* **Rows from a 3D modeling dataset**
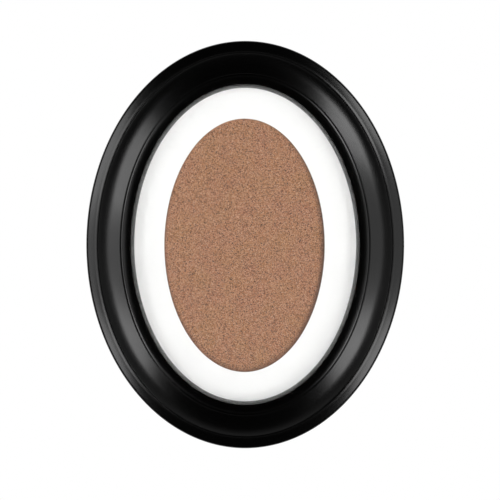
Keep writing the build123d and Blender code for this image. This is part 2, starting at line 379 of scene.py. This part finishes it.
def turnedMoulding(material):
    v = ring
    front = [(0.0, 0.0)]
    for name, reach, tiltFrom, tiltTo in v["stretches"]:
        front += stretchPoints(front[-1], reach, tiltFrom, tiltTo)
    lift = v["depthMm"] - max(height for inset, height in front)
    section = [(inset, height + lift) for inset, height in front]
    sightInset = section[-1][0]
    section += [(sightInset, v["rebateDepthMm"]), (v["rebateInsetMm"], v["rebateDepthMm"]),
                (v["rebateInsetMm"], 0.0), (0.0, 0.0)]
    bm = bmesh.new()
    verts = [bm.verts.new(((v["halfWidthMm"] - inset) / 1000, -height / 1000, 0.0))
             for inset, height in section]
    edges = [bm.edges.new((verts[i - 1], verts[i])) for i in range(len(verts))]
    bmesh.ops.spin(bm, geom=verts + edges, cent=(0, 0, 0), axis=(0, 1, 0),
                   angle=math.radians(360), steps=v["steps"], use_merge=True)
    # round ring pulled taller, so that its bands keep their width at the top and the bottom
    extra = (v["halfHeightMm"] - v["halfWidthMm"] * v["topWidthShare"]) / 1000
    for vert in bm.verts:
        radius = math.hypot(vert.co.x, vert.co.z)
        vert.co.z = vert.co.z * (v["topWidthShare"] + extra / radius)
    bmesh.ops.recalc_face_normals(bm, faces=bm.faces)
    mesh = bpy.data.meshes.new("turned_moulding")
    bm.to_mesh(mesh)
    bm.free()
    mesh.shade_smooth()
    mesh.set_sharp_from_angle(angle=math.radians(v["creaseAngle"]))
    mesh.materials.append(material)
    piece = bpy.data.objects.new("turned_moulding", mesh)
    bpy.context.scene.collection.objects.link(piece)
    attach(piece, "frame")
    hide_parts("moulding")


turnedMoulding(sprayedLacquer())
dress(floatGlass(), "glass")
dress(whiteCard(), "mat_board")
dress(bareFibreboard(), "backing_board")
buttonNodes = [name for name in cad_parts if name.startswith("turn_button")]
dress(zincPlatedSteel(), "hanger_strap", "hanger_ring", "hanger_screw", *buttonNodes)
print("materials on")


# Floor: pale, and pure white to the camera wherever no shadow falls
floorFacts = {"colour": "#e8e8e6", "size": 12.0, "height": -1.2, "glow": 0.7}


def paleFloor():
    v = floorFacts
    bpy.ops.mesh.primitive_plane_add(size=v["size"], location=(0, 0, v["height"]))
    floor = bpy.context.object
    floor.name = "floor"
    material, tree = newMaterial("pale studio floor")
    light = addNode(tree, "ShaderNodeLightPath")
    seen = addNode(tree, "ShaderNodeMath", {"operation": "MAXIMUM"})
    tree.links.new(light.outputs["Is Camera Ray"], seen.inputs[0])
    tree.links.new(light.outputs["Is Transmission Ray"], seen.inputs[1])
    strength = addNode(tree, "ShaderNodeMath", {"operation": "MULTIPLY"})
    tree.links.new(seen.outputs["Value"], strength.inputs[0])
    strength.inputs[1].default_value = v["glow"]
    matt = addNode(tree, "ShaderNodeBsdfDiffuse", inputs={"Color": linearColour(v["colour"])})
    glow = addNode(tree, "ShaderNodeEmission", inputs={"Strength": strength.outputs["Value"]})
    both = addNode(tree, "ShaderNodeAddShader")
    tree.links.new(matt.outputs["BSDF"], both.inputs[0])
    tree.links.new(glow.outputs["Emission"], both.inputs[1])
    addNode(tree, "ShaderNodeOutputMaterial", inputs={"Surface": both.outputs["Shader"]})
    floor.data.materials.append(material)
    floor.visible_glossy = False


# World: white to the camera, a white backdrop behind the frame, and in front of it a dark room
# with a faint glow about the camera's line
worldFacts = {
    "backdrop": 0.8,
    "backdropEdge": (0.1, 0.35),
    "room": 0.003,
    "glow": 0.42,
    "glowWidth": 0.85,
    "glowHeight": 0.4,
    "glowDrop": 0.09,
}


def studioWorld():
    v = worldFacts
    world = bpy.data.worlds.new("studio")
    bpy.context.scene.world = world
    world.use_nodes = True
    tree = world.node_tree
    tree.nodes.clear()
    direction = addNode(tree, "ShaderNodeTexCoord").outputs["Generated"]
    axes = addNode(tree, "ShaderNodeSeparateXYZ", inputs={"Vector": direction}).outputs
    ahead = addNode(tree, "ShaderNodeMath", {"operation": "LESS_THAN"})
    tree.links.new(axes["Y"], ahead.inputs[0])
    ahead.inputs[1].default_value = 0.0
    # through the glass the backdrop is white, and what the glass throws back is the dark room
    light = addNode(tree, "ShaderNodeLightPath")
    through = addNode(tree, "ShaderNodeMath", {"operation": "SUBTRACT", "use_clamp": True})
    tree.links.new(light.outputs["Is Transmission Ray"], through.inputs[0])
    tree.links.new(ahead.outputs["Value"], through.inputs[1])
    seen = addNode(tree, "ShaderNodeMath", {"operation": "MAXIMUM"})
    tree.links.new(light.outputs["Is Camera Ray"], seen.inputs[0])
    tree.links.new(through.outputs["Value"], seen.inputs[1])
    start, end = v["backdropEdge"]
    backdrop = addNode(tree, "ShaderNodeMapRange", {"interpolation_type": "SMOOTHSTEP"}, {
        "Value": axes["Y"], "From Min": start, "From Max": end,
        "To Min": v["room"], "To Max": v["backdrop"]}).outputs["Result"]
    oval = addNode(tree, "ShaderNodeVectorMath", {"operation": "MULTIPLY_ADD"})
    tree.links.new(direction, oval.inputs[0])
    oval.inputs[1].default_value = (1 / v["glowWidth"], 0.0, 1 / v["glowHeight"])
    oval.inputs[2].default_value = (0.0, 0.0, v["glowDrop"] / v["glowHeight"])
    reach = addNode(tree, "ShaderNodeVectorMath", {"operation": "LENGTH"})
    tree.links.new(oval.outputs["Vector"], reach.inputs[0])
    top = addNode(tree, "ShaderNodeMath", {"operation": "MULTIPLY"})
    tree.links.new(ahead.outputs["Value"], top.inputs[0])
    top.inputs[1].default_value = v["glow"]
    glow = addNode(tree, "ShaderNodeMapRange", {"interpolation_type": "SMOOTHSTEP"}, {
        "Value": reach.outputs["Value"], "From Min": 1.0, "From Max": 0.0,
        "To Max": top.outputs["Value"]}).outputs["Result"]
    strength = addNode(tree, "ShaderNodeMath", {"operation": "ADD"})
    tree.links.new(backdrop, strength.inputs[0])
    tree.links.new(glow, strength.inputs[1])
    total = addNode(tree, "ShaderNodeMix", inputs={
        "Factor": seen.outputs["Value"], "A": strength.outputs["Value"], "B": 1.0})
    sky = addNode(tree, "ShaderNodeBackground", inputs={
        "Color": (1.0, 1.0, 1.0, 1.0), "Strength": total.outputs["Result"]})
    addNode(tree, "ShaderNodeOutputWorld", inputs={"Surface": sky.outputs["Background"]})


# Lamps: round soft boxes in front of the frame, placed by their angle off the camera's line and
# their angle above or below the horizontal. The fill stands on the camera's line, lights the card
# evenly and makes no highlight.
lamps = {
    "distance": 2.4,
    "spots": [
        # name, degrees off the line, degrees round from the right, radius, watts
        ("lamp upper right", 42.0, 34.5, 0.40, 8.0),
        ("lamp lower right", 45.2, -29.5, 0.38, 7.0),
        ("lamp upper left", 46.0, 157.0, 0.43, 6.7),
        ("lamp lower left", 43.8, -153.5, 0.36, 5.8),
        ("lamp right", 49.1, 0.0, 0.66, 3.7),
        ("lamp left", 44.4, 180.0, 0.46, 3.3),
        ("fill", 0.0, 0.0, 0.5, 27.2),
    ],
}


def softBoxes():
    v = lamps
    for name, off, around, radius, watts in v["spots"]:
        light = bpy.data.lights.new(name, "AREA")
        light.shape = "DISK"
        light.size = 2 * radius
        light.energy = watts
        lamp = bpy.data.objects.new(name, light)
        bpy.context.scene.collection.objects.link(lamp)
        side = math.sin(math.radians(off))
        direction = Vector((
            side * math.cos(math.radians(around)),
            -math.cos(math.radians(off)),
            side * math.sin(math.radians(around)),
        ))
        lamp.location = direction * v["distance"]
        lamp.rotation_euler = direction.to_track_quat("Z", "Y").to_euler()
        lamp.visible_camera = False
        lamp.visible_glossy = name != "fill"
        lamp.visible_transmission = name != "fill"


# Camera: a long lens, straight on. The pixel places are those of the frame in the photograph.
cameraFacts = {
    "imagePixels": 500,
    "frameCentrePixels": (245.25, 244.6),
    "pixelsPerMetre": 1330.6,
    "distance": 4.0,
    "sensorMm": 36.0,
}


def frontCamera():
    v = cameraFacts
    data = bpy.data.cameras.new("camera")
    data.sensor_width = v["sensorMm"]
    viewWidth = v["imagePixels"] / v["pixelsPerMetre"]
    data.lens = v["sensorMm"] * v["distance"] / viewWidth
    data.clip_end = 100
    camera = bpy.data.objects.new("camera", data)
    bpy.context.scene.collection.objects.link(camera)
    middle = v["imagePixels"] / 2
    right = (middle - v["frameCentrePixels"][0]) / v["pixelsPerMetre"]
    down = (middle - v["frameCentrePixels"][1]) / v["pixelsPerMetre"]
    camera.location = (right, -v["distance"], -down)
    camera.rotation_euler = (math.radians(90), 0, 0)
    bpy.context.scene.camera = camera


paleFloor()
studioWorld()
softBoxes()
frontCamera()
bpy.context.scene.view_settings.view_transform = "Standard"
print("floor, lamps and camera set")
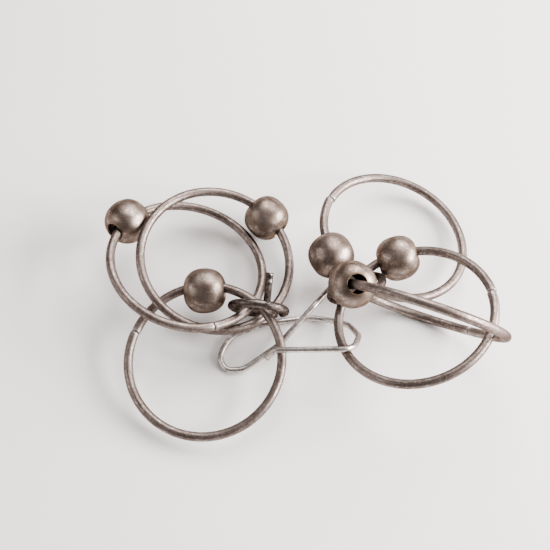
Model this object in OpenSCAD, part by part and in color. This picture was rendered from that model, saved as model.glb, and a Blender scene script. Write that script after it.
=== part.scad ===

* **Directions**
Return every line from the records above that holds the word "This".

* **Exercise result**
Keep writing the build123d and Blender code for this image. This is part 2, starting at line 379 of scene.py. This part finishes it.
Model this object in OpenSCAD, part by part and in color. This picture was rendered from that model, saved as model.glb, and a Blender scene script. Write that script after it.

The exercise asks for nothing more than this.